How are these metaphors framing the conversation?
Are they helping or hindering?
- Practice the five questions
Start using the five clean language questions in everyday conversations.
Try them at dinner with family or in team meetings before using them in high-stakes negotiations.
- Explore your own metaphor
Ask yourself: When I’m negotiating at my best, I’m like what?
Then explore that metaphor further. What kind of [X] is that? Is there anything else about it?
Consider drawing it to gain more insight.
- Use exact words
Instead of paraphrasing, practice repeating people’s exact words with genuine curiosity.
This takes practice, but is worthwhile because it creates a powerful sense of being heard.
Clean language in multilingual contexts
Humanitarian negotiators often work through translators or in multilingual settings. Clean language becomes even more valuable in these contexts, because metaphors are often culturally specific.
During the webinar, one participant described being like ‘the August sea,’ which meant calm and refreshing to someone from Greece but suggested flooding and uncontrolled emotion to someone from Sudan. This demonstrates why listening attentively and asking ‘What kind of sea is that?’ is so important.
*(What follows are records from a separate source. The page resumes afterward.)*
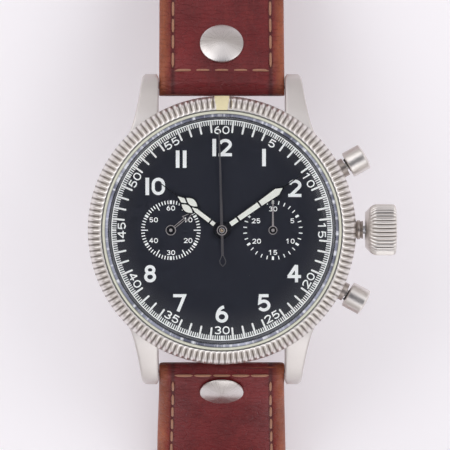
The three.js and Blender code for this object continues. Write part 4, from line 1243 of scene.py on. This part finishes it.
def buckle():
    """A polished pin buckle on a bar through the strap's rolled end."""
    half, length, rim, corner = 11.8, 13.5, 2.2, 2.6
    mid = half - rim / 2
    far = length - rim / 2
    place = PATH_12.matrix(LENGTH_12, BUCKLE_R)
    bend = arc(mid - corner, far - corner, corner, corner, 0, 90, 8)
    path = [(x, y, 0) for x, y in [(mid, -1.5), (mid, 0), (mid, 4)] + bend + [(4, far)]]
    path += [(-x, y, z) for x, y, z in reversed(path)]
    ends = [0.55, 0.95] + [1.0] * (len(path) - 4) + [0.95, 0.55]
    bow = sweep(path, oval(rim / 2, 0.95, 20, 0.8), (0, 0, 1), ends).moved(place)
    piece("buckle_frame_bow", bow, "polished", "buckle_frame", ["buckle_frame"], 40.0)
    rod = [(0, -11.6), (0.62, -11.6), (0.75, -11.45), (0.75, 11.45), (0.62, 11.6), (0, 11.6)]
    piece("buckle_bar_rod", lathe(rod, 32).moved(place @ about_x(0)), "spring", "strap_12", ["buckle_bar"])
    curl = arc(0, 0, 1.02, 1.02, 340, 76, 12)
    curve = [(0, y, z) for y, z in curl + [(2.4, 1.05), (5, 1.38), (8.5, 1.55), (11, 1.5), (length, 1.45)]]
    sizes = [1.0] * (len(curve) - 1) + [0.6]
    tongue = sweep(curve, oval(0.28, 0.93, 16, 0.7), (1, 0, 0), sizes)
    piece("buckle_tongue_pin", tongue.moved(place), "polished", "buckle_tongue", ["buckle_tongue"], 40.0)


# ---------------- floor, light and camera


def floor():
    """An even, faintly lit table under the watch."""
    bottom = cad_box[0].z - 0.02 * MM
    bpy.ops.mesh.primitive_plane_add(size=4.0, location=(0, 0, bottom))
    ground = bpy.context.object
    ground.name = "floor"
    finish = Finish("floor_light_table", (0.9, 0.885, 0.91), 0.9, Emission_Strength=0.19)
    finish.shader.inputs["Emission Color"].default_value = (0.94, 0.91, 0.97, 1)
    finish.paint(finish.noise(0.02, 2.0), (0.885, 0.868, 0.9), (0.905, 0.888, 0.915))
    ground.data.materials.append(finish.material)


SKY = [  # from straight below (0) to straight above (1)
    (0.0, (0.4, 0.37, 0.36)),
    (0.4, (0.42, 0.39, 0.38)),
    (0.6, (0.62, 0.6, 0.6)),
    (0.76, (1.0, 0.985, 1.0)),
    (0.88, (0.75, 0.74, 0.78)),
    (0.94, (0.022, 0.026, 0.04)),
]
SKY_STRENGTH = 1.1
SOFTBOX = 0.4  # width, in metres like the places below
SOFTBOXES = {  # place and power in watts
    "key_softbox": ((-0.42, 0.36, 0.5), 0.9),
    "fill_softbox": ((0.5, 0.16, 0.46), 0.7),
    "low_softbox": ((0.1, -0.55, 0.42), 0.7),
}


def studio():
    """A tent of soft light, darker straight above where the camera looks through."""
    world = bpy.data.worlds.new("studio")
    bpy.context.scene.world = world
    world.use_nodes = True
    tree = world.node_tree
    place = add_node(tree, "ShaderNodeTexCoord").outputs["Generated"]
    split = add_node(tree, "ShaderNodeSeparateXYZ", {0: place})
    ramp = add_node(tree, "ShaderNodeValToRGB", {"Fac": split.outputs["Z"]})
    while len(ramp.color_ramp.elements) < len(SKY):
        ramp.color_ramp.elements.new(0.5)
    for element, (position, color) in zip(ramp.color_ramp.elements, SKY):
        element.position = position
        element.color = (*color, 1)
    background = tree.nodes["Background"]
    tree.links.new(ramp.outputs["Color"], background.inputs["Color"])
    background.inputs["Strength"].default_value = SKY_STRENGTH
    for name, (at, power) in SOFTBOXES.items():
        light = bpy.data.lights.new(name, "AREA")
        light.shape = "RECTANGLE"
        light.size = SOFTBOX
        light.size_y = 1.6 * SOFTBOX
        light.energy = power
        lamp = show(name, light)
        lamp.location = at
        lamp.rotation_euler = (-Vector(at)).to_track_quat("-Z", "Y").to_euler()


def camera():
    """Looks almost straight down, leaning a little to 12 o'clock."""
    target = Vector((0.5, 0.84, 10.0)) * MM
    tilt, lean = math.radians(1.4), math.radians(-0.3)
    distance, view_width = 700 * MM, 72.1 * MM
    lens = bpy.data.cameras.new("camera")
    lens.sensor_width = 36
    lens.lens = lens.sensor_width * distance / view_width
    lens.clip_start = 0.01
    lens.clip_end = 10
    made = show("camera", lens)
    made.location = target + Vector((math.sin(lean), math.sin(tilt), 1.0)) * distance
    back = (made.location - target).normalized()
    right = Vector((0, 1, 0)).cross(back).normalized()
    made.rotation_mode = "QUATERNION"
    made.rotation_quaternion = Matrix((right, back.cross(right), back)).transposed().to_quaternion()
    bpy.context.scene.camera = made


case()
case_back()
bezel()
bezel_marker()
crystal()
dial()
luminous_hand("hour", HOUR_FRAME, HOUR_CELLS, 1.4)
luminous_hand("minute", MINUTE_FRAME, MINUTE_CELLS, 0.95)
chrono_needle()
sub_dial_needles()
crown()
pushers()
straps()
keeper("fixed_keeper", FIXED_KEEPER_S, 0.7, "strap_12")
keeper("free_keeper", FREE_KEEPER_S, 1.1, "free_keeper")
buckle()
floor()
studio()
camera()
bpy.context.scene.view_settings.view_transform = "Standard"
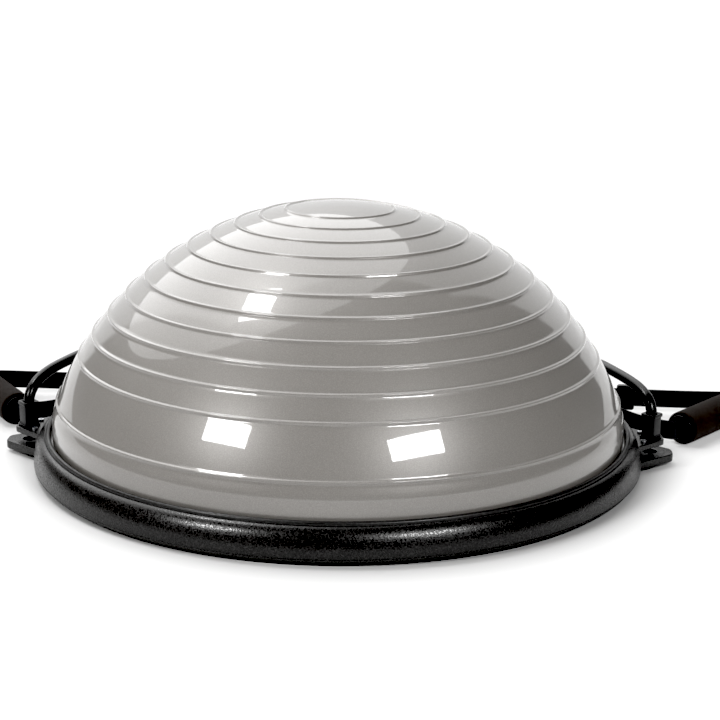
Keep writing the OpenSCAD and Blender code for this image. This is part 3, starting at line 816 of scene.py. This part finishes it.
def standing(at, degrees):
    """A place at the grips' height, turned about Z."""
    turn = Matrix.Rotation(math.radians(degrees), 4, "Z")
    return Matrix.Translation((at[0], at[1], GRIP_Z)) @ turn


def at_ring(h):
    return standing(Vector(h["ring"]) * MM, h["cap_heading"])


def at_grip(h):
    """The grip's near end, with Z along the grip."""
    lying = Matrix.Rotation(math.radians(90), 4, "Y")
    return standing(Vector(h["grip"]) * MM, h["grip_heading"]) @ lying


RING_R, WIRE_R = 0.0145, 0.002
BARREL = (0.0205, 0.0485)
BARREL_R, CAP_BORE_R, BORE_END = 0.0085, 0.00575, 0.0275
GROOVES, GROOVE_PITCH, GROOVE_D = 5, 0.0036, 0.0006
EYE_R, EYE_HOLE_R, EYE_HALF_T, NECK_HALF_W = 0.0064, 0.0031, 0.003, 0.0045


def make_ring(name, h):
    """The D-shaped wire: a half circle and its straight bar, which the webbing folds round."""
    place = at_ring(h)
    turns = [math.radians(t) for t in range(-90, 91, 6)]
    bend = [(RING_R * math.cos(t), 0, RING_R * math.sin(t)) for t in turns]
    bar = [(0, 0, RING_R * (1 - 2 * t / 8)) for t in range(1, 8)]
    path = [place @ Vector(q) for q in bend + bar]
    bm = bmesh.new()
    sweep(bm, path, circle(WIRE_R, 16), closed=True, upright=place.to_3x3() @ Vector((0, 1, 0)))
    piece = new_object(f"wire_ring_{name}", bm)
    finish_piece(piece, "ring_steel", f"ring_{name}", [f"d_ring_{name}"])


def make_end_cap(name, h):
    """The cap on the tube's far end: a ringed barrel with a bore, and a flat eye for the ring."""
    place = at_ring(h)
    barrel = place @ Matrix.Rotation(math.radians(90), 4, "Y")
    start, end = BARREL
    outer = [(0.0045, start), (BARREL_R - 0.0015, start)]
    outer += [(BARREL_R - 0.0005, start + 0.0005), (BARREL_R, start + 0.0015)]
    for k in range(GROOVES):
        z = start + 0.0042 + GROOVE_PITCH * k
        foot = BARREL_R - GROOVE_D
        outer += [(BARREL_R, z), (foot, z + 0.0006), (foot, z + 0.0014), (BARREL_R, z + 0.002)]
    outer += [(BARREL_R, end - 0.0012), (BARREL_R - 0.0004, end - 0.0004), (BARREL_R - 0.0012, end)]
    bore = [(CAP_BORE_R + 0.0006, end), (CAP_BORE_R, end - 0.001)]
    bore += [(CAP_BORE_R, BORE_END), (AXIS_R, BORE_END)]
    bm = bmesh.new()
    revolve(bm, [(AXIS_R, start)] + outer + bore, 40, closed=False, place=barrel)
    neck = [(start + 0.0006, y * NECK_HALF_W) for y in (-1, 1)]
    eye = hull(circle(EYE_R, 28, (RING_R, 0)) + neck)
    eye_hole = circle(EYE_HOLE_R, 24, (RING_R, 0))[::-1]
    plate(bm, [eye, eye_hole], -EYE_HALF_T, EYE_HALF_T, 0.0008, place)
    piece = sharpen(new_object(f"tube_cap_{name}", bm), 28)
    finish_piece(piece, "clip_plastic", f"ring_{name}", [f"end_cap_{name}"])


SLIDER_L, SLIDER_H, SLIDER_T, SLIDER_SLOT, SLIDER_AT = 0.020, 0.028, 0.007, 0.003, 0.052
WINDOW_L, WINDOW_AT, RAIL_Z, RAIL_HALF_H = 0.006, 0.005, 0.0128, 0.0011


def make_slider(name, h):
    """Two windowed plates, joined by rails above and below the webbing."""
    fold = h["fold_far"]
    out = fold - 90 * h["turn"]
    at = Vector(h["ring"]) * MM + FOLD_R * heading(fold) + SLIDER_AT * heading(out)
    upright = Matrix.Rotation(math.radians(90), 4, "X")
    place = standing(at, out)
    loops = [rounded_rectangle(SLIDER_L, SLIDER_H, 0.003)]
    for x in (-WINDOW_AT, WINDOW_AT):
        loops.append(rounded_rectangle(WINDOW_L, WEB_W - 0.002, 0.0012, (x, 0))[::-1])
    rail = rounded_rectangle(SLIDER_L - 0.003, SLIDER_T - 0.0014, 0.001)
    bm = bmesh.new()
    for face in (-1, 1):
        near, far = sorted((face * SLIDER_SLOT / 2, face * SLIDER_T / 2))
        plate(bm, loops, near, far, 0.0006, place @ upright)
    for z in (-RAIL_Z, RAIL_Z):
        plate(bm, [rail], z - RAIL_HALF_H, z + RAIL_HALF_H, 0.0004, place)
    piece = sharpen(new_object(f"web_slider_{name}", bm))
    finish_piece(piece, "clip_plastic", f"slider_{name}", [f"strap_slider_{name}"])


FOAM_R, FOAM_END_R, FOAM_GAP, CORE_R = 0.018, 0.0028, 0.0001, 0.0136
FLANGE_R, FLANGE_T, CAP_HOLE_R, SPIGOT_R, SPIGOT_END = 0.0145, 0.003, 0.0107, 0.0121, 0.011
MOUTH_ROUND, RIM_ROUND = 0.0012, 0.001


def make_foam(name, h):
    """A ground foam sleeve with softly rounded ends and a slightly uneven skin."""
    low, high, soft = FLANGE_T + FOAM_GAP, GRIP_L - FLANGE_T - FOAM_GAP, FOAM_END_R
    outer = [(FOAM_R - soft + x, low + soft - y) for x, y in arc((0, 0), soft, 90, 0, 8)]
    outer += [(FOAM_R, low + soft + (high - low - 2 * soft) * i / 40) for i in range(1, 40)]
    outer += [(FOAM_R - soft + x, high - soft + y) for x, y in arc((0, 0), soft, 0, 90, 8)]
    bm = bmesh.new()
    revolve(bm, [(CORE_R, low + 0.0008)] + outer + [(CORE_R, high - 0.0008)], 96)
    for v in bm.verts:
        radius = math.hypot(v.co.x, v.co.y)
        if radius > CORE_R + 0.001:
            dent = 0.00022 * (noise_of(v.co * 90) - 0.6)
            dent += 0.00012 * (noise_of(v.co * 320) - 0.6)
            v.co.xy *= 1 + min(dent, 0) / radius
    bmesh.ops.transform(bm, matrix=at_grip(h), verts=bm.verts)
    piece = new_object(f"foam_grip_{name}", bm)
    finish_piece(piece, "foam", f"grip_{name}", [f"foam_sleeve_{name}"])


def make_caps(name, h):
    """The end rings of the grip, each with a rounded mouth that the webbing runs over."""
    bm = bmesh.new()
    for end, way in ((0.0, 1), (GRIP_L, -1)):
        inner, outer = CAP_HOLE_R + MOUTH_ROUND, FLANGE_R - RIM_ROUND
        face = [(CAP_HOLE_R, MOUTH_ROUND)]
        face += [(inner - x, MOUTH_ROUND - y) for x, y in arc((0, 0), MOUTH_ROUND, 0, 90, 5)]
        rim = [(outer + x, RIM_ROUND - y) for x, y in arc((0, 0), RIM_ROUND, 90, 0, 5)]
        back = [(FLANGE_R, FLANGE_T - 0.0004), (FLANGE_R - 0.0004, FLANGE_T), (SPIGOT_R, FLANGE_T)]
        back += [(SPIGOT_R, SPIGOT_END - 0.0002), (SPIGOT_R - 0.0004, SPIGOT_END)]
        back += [(CAP_HOLE_R, SPIGOT_END)]
        revolve(bm, [(r, end + way * z) for r, z in face + rim + back], 64, place=at_grip(h))
    piece = sharpen(new_object(f"grip_rings_{name}", bm), 30)
    finish_piece(piece, "clip_plastic", f"grip_{name}", [f"grip_caps_{name}"])


for name, h in HANDLES.items():
    make_strap(name, h)
    make_ring(name, h)
    make_end_cap(name, h)
    make_slider(name, h)
    make_foam(name, h)
    make_caps(name, h)
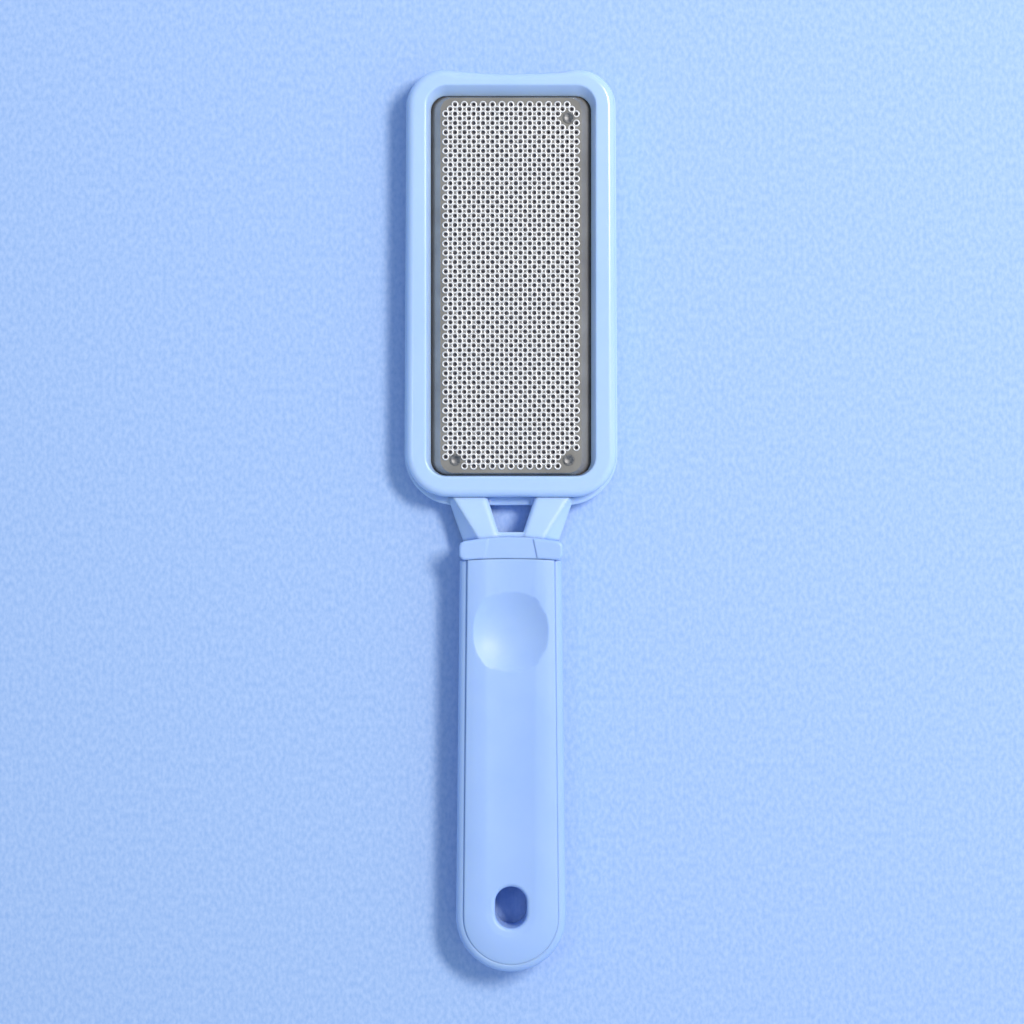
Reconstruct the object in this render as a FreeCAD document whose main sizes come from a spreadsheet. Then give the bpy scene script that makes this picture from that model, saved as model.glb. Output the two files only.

When working with a translator, brief them on the clean language approach. Ask them to translate the speaker’s exact words and metaphors as literally as possible, rather than interpreting or paraphrasing. This helps you understand how the speaker actually thinks about the situation.
Supporting humanitarian principles through clean language
Clean language supports core humanitarian principles:
Neutrality:
By using the other person’s exact words without adding your own interpretations, you maintain a neutral stance.
Impartiality:
Clean language helps you understand all perspectives equally, without imposing judgement on whose needs matter more.
Independence:
By not introducing your own agenda through leading questions, you preserve the independence of the conversation.
The simplicity beneath complexity
David Grove, the founder of clean language, said:
‘The questions are simple because people are complex enough.’
You don’t need complicated techniques to have better conversations. You need to notice your assumptions, listen exquisitely, pay attention to metaphors, and ask simple questions using the other person’s exact words.
As Cairns-Lee emphasised, this takes practice. Clean language looks effortless, like a swan gliding across water, but there’s work happening beneath the surface.
The words you choose really do open doors, or close them. Choose wisely, listen deeply, and notice what changes.
Start small. Notice one assumption today. Try one clean language question this week. Listen for metaphor in your next negotiation.